Now if you look at the net price by income, you also see those in the top income bracket, here being those with incomes over $100K a year, paying more than the poor, those under $33,000. From Bruenig's piece:
Soltas argues that "the cost burden of college has become significantly more progressive since the 1990s. Students from wealthier families not only now pay more for their own educations but also have come to heavily subsidize the costs of the less fortunate." He argues that differences in price reflects an institutional goal of cross-subsidization, where private firms make the rich pay more to compensate the poor. This didn't strike me as obvious from the data or other resources. In general, price discrimination should be thought of as a transfer from consumers to producers' surplus. Meanwhile, businesses usually don't cross-subsidize, and as we saw from the Pell Grant information, a big driver of this is poor people's payments beng compensated through public funding.
Just to confirm that higher tuition wasn't redistribution, I emailed one of the authors of the study, Sandy Baum, who told me that "very few students pay more than the actual cost of their education. Affluent students are generally subsidized less than low-income students, but they aren't actually paying any part of the cost of education for low-income students. Taxpayers generally are subsidizing Pell Grant recipients. But that's quite different from students paying more than their educational costs to cross-subsidize low-income students."

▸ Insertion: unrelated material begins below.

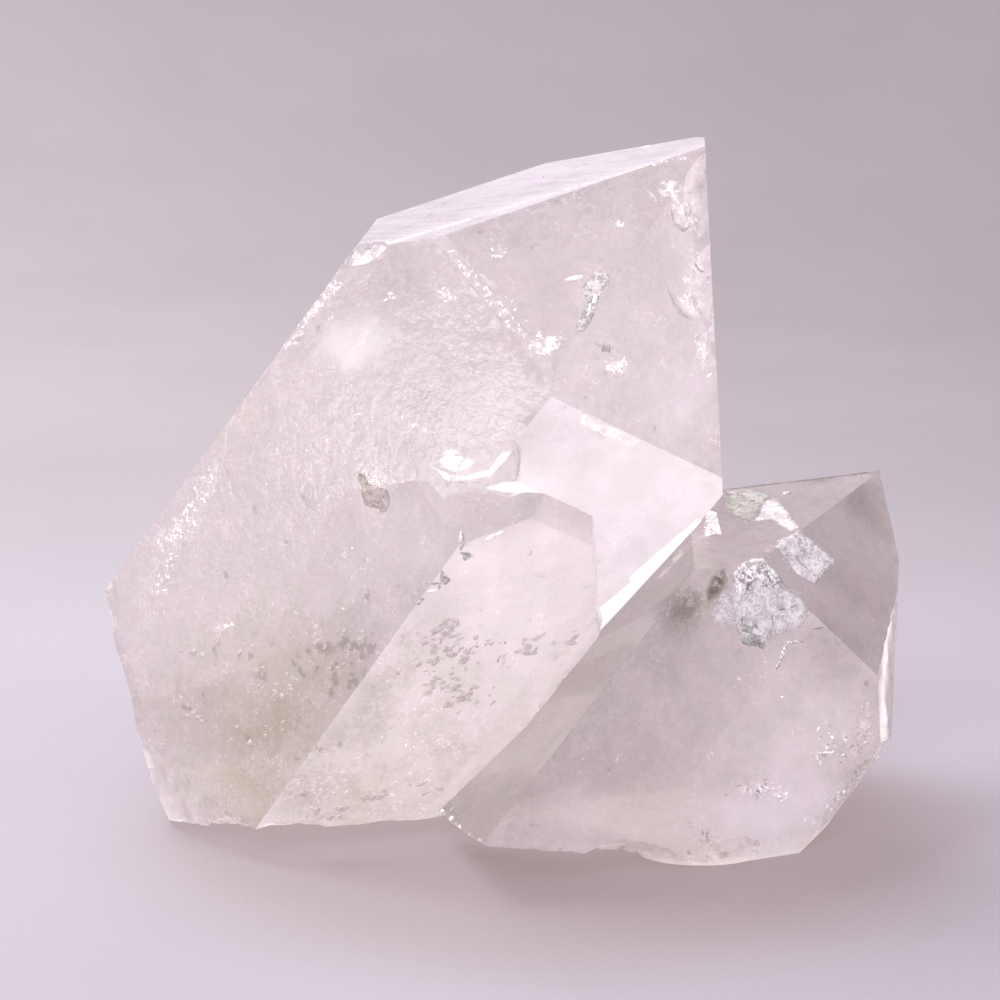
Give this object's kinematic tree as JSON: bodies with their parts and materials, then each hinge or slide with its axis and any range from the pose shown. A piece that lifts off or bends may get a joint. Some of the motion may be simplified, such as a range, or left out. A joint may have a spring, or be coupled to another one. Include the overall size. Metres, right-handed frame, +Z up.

Another technical note worth making: Bruenig's graph also assumes that the poor are attending the same institutions as those who are better off. But they are almost certainly attending schools part-time instead of full-time, and cheaper institutions compared to more expensive ones. One can see this by just looking at the sticker cost of tuition. The sticker price by income has large differences that are slowly increasing.
(Net room and board and other costs has a similar dynamic.)
Making sure that the poor can access education through grants could work as a plan over the future, though we must understand that it is a plan, specifically government planning. There are other plans we could do as well.